3. Da ultimo, poi, la sentenza stabilisce che il trattamento illecito di dati personali concorre con l'art. 494 c.p., dal momento che, rileva la Corte, le due fattispecie sono finalizzate a tutelare distinti beni giuridici.

In particolare, "nel delitto di sostituzione di persona il bene giuridico si identifica [...] nella fede pubblica; nel delitto di trattamento illecito di dati personali, il bene giuridico si identifica, invece, nella riservatezza, che coincide con il diritto dell'individuo a preservare la propria sfera personale dalle attenzioni di quanti non abbiano titolo per ingerirsi in essa ed attiene, quindi, all'aspetto interiore dell'individuo, che ha diritto a proteggersi dalle indiscrezioni altrui" (p. 5).

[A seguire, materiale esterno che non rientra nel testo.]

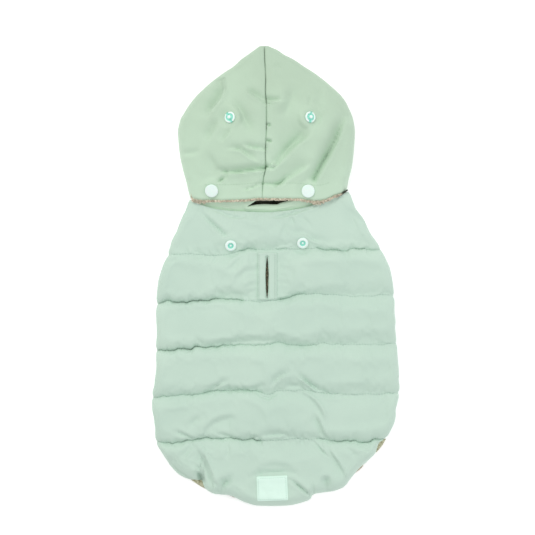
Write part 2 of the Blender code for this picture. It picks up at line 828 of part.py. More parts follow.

Di conseguenza, la creazione di un profilo social mediante l'indebito utilizzo dell'immagine di una persona ignara e non consenziente "integra due ipotesi delittuose diverse e tra loro autonome [...]" e quindi, "sussiste [...] concorso formale di reati tra la sostituzione di persona e il trattamento illecito di dati personali" (p. 5).